**SOURCE DATA:**
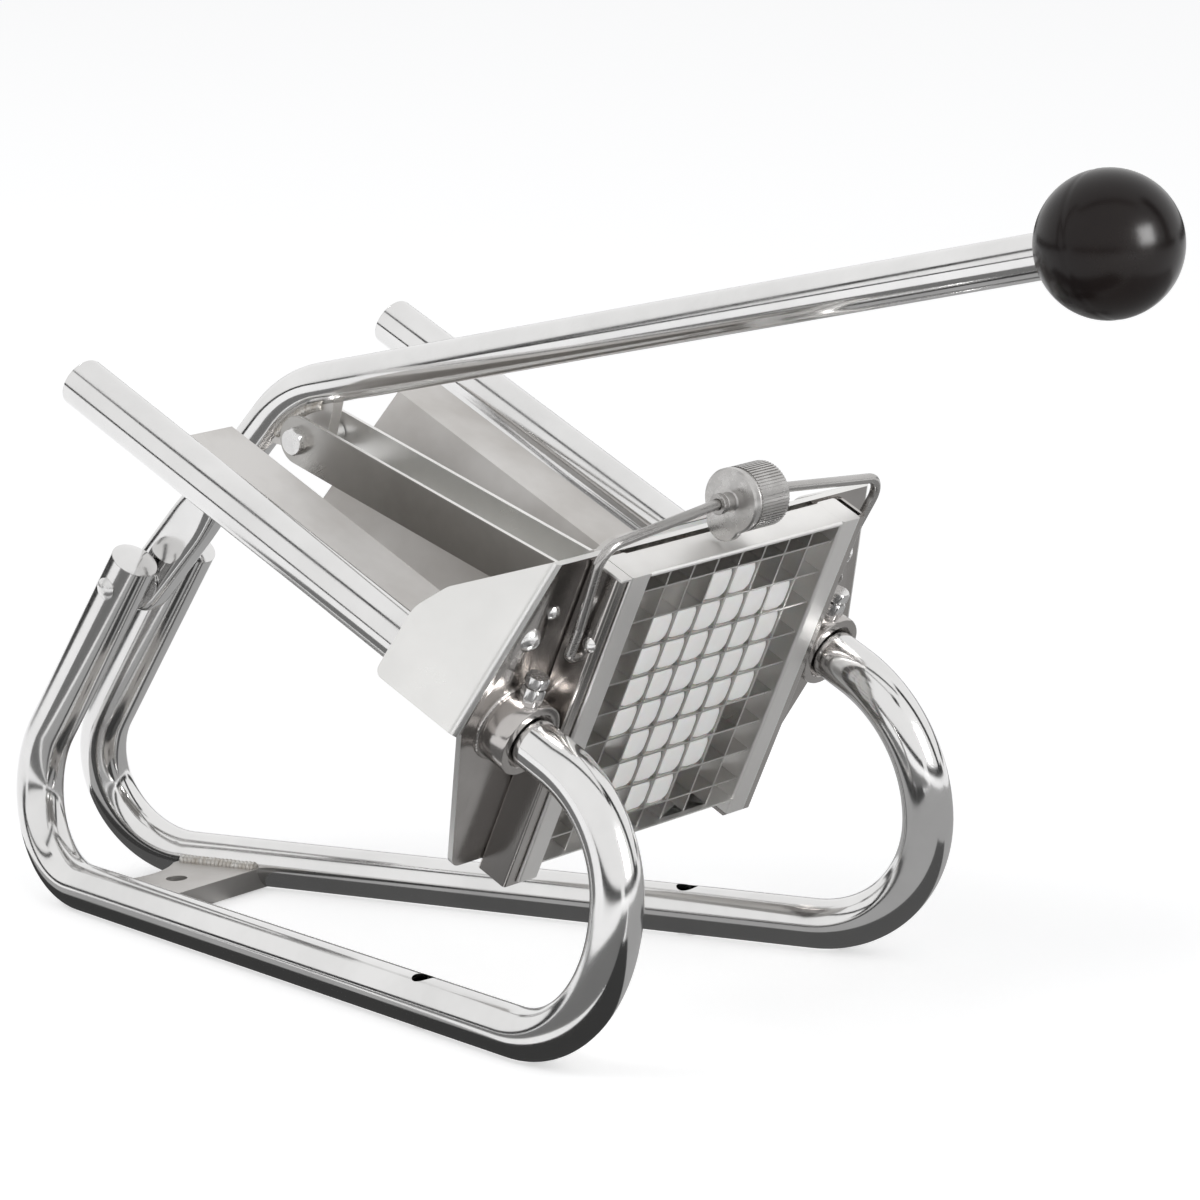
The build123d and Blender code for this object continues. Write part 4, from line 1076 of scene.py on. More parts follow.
# --- front plate and its fittings
@dataclass
class PlateFittings:
    """Front plate with finger guards, collars, set bolts, screws, rivets and holders."""

    collar: Triple = (15.0, 10.06, 13.5)  # outer radius, bore, length
    recess: Pair = (11.25, 2.5)  # radius, depth
    collar_bead: Triple = (0.3, 15.1, 1.1)  # ahead, ring's radius, bead's radius
    bolt_ahead: float = 6.5
    bolt_flats: float = 8.0
    shank: float = 2.5
    nut_height: float = 5.0
    head_height: float = 4.0
    sheet: float = 2.5
    tab: float = 1.5
    screw: Pair = (92.5, 37.0)  # across, high
    button: Pair = (5.0, 3.0)  # radius, crown
    rivet: Pair = (84.0, 47.0)
    rivet_head: Pair = (3.0, 1.5)
    stud: Triple = (12.0, 73.5, 38.5)  # ahead, across, high
    stud_head: Pair = (3.0, 1.2)

    def plate(self) -> None:
        """The plate as two pieces: its polished front face, and its guards with the back in a
        lighter satin, which is painted light.
        """
        guards = Coat(Body.FRAME, Slot.SHEET, LIT_SATIN)
        made = folded("front_plate", guards, 0.45, "front_plate_guards")
        face = parted(made, "front_plate_face", lambda f: f.normal.dot(GUIDE.forward) > 0.97)
        Coat(Body.FRAME, Slot.SHEET, SHEET).put_on(face, ["front_plate"])

    def collars(self) -> None:
        """Collars with a recessed mouth and a rounded rim, and the weld round each one's root."""
        coat = Coat(Body.FRAME, Slot.SHEET, SHEET)
        outer, inner, length = self.collar
        mouth, deep = self.recess
        profile = [(inner, 0.3), (outer - 0.3, 0.0), (outer, 0.4), (outer, length - 0.9),
                   (outer - 0.3, length - 0.25), (outer - 1.0, length), (mouth + 0.4, length),
                   (mouth, length - 0.4), (mouth, length - deep), (inner, length - deep)]
        ahead, wide, radius = self.collar_bead
        steps = 48
        runs = []
        for name, side in SIDES.items():
            base = GUIDE.at(0, side * GUIDE_HALF, 0)
            piece(f"collar_{name}_turned", turned(base, GUIDE.forward, profile, 72, closed=True),
                  coat, [f"collar_{name}"])
            turns = [math.tau * i / steps for i in range(steps)]
            runs.append(([GUIDE.at(ahead, side * GUIDE_HALF + wide * math.cos(t),
                                   wide * math.sin(t)) for t in turns], True))
        beads("collar_welds", runs, coat, radius, 0.06)

    def bolts(self) -> None:
        """Weld nuts on the collars and the set bolts through them."""
        coat = Coat(Body.FRAME, Slot.FASTENER, BRIGHT)
        low = self.nut_height + 1.0
        nut, shank, head = (turned(Vector(), GUIDE.up, profile) for profile in (
            hexagon_profile(self.bolt_flats, -1.0, self.nut_height),
            thread_profile(self.shank, -4.0, self.nut_height + 1.2),
            hexagon_profile(self.bolt_flats, low, low + self.head_height)))
        places = GUIDE.both(self.bolt_ahead, GUIDE_HALF, self.collar[0])
        copied("weld_nuts_chamfered", nut, places, coat, ["collar_weld_nuts"])
        copied("set_bolts_threaded", together(shank, head), places, coat, ["collar_set_bolts"])

    def screws(self) -> None:
        """Button screws with a hexagon socket, their nuts, the rivets and the holders' studs."""
        coat = Coat(Body.FRAME, Slot.FASTENER, BRIGHT)
        back = self.sheet + self.tab
        button, crown = self.button
        head = [(0, -0.5), (button, -0.5)] + dome_profile(button, crown)[:-3]
        head += [(1.9, 2.75), (1.7, 2.6, 3.0), (1.7, 1.2, 3.0), (0, 0.9)]
        thread = thread_profile(self.shank, -back - self.nut_height - 0.6, 0)
        screw = together(*(turned(Vector(), GUIDE.forward, shape) for shape in (head, thread)))
        nut = turned(Vector(), -GUIDE.forward, hexagon_profile(self.bolt_flats, 0, self.nut_height))
        rivet = turned(Vector(), GUIDE.forward, rivet_profile(*self.rivet_head), 36)
        copied("button_screws", screw, GUIDE.both(0, *self.screw), coat, ["plate_screws"])
        copied("plate_nuts_chamfered", nut, GUIDE.both(-back, *self.screw), coat, ["plate_nuts"])
        copied("rivet_heads", rivet, GUIDE.both(0, *self.rivet), coat, ["plate_rivets"])
        studs = [turned(place, LEFT * side, rivet_profile(*self.stud_head), 36)
                 for place, side in zip(GUIDE.both(*self.stud), SIDES.values())]
        piece("holder_studs_domed", together(*studs), coat, ["holder_studs"])

    def build(self) -> None:
        """Makes all its pieces."""
        self.plate()
        for name in SIDES:
            folded(f"block_holder_{name}", Coat(Body.FRAME, Slot.SHEET, SHEET), 0.25)
        self.collars()
        self.bolts()
        self.screws()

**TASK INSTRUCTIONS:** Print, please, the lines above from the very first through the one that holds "plate with finger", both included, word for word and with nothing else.

**SOLUTION TO THIS PROBLEM:**
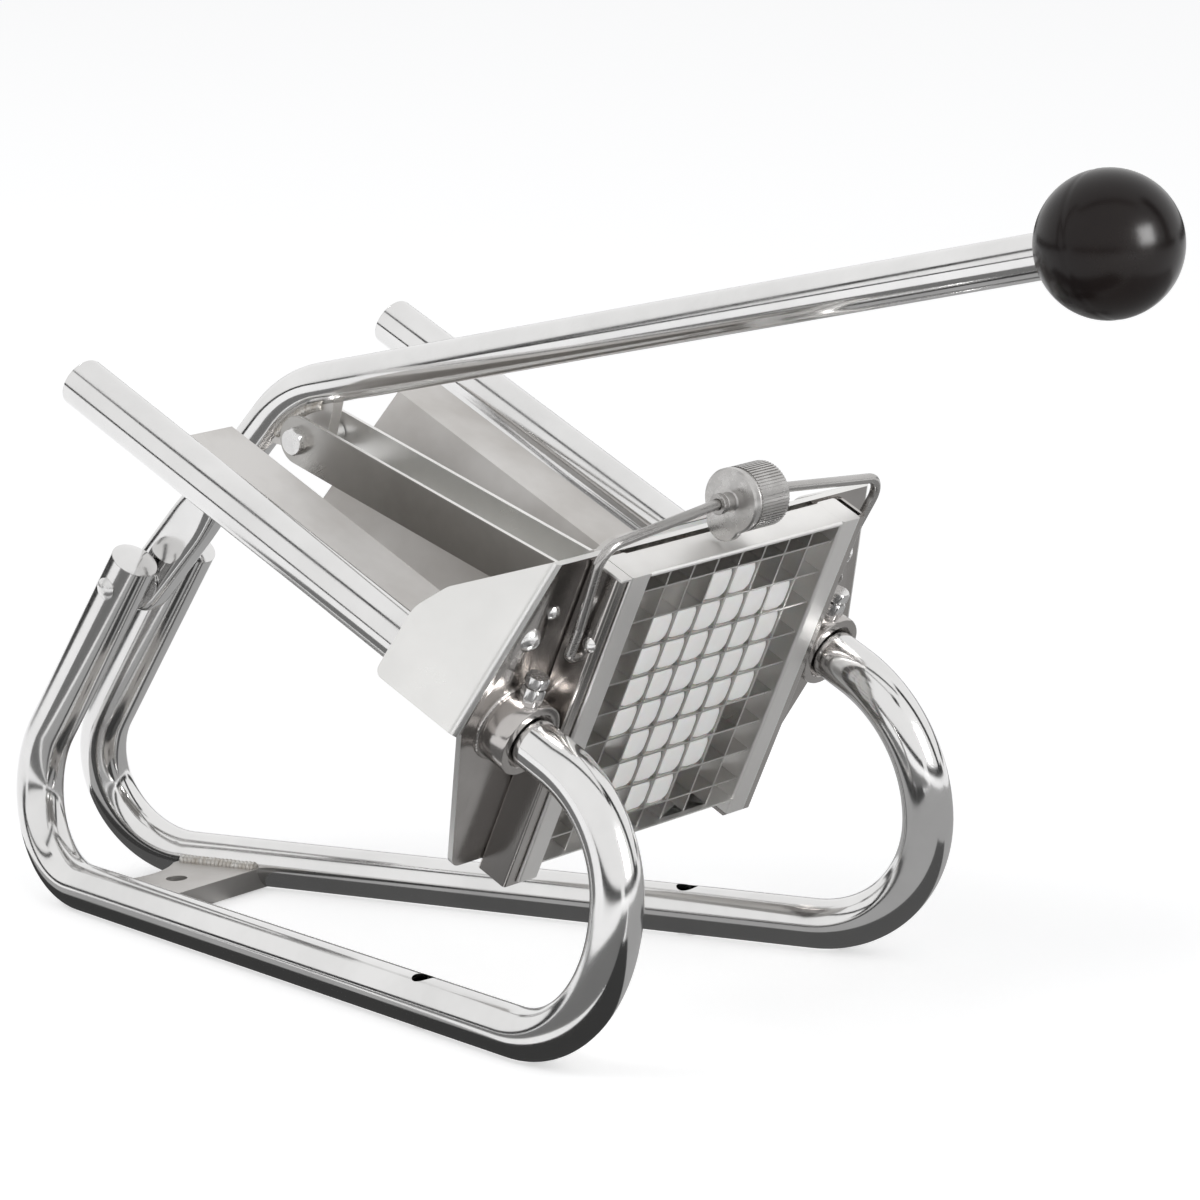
The build123d and Blender code for this object continues. Write part 4, from line 1076 of scene.py on. More parts follow.
# --- front plate and its fittings
@dataclass
class PlateFittings:
    """Front plate with finger guards, collars, set bolts, screws, rivets and holders."""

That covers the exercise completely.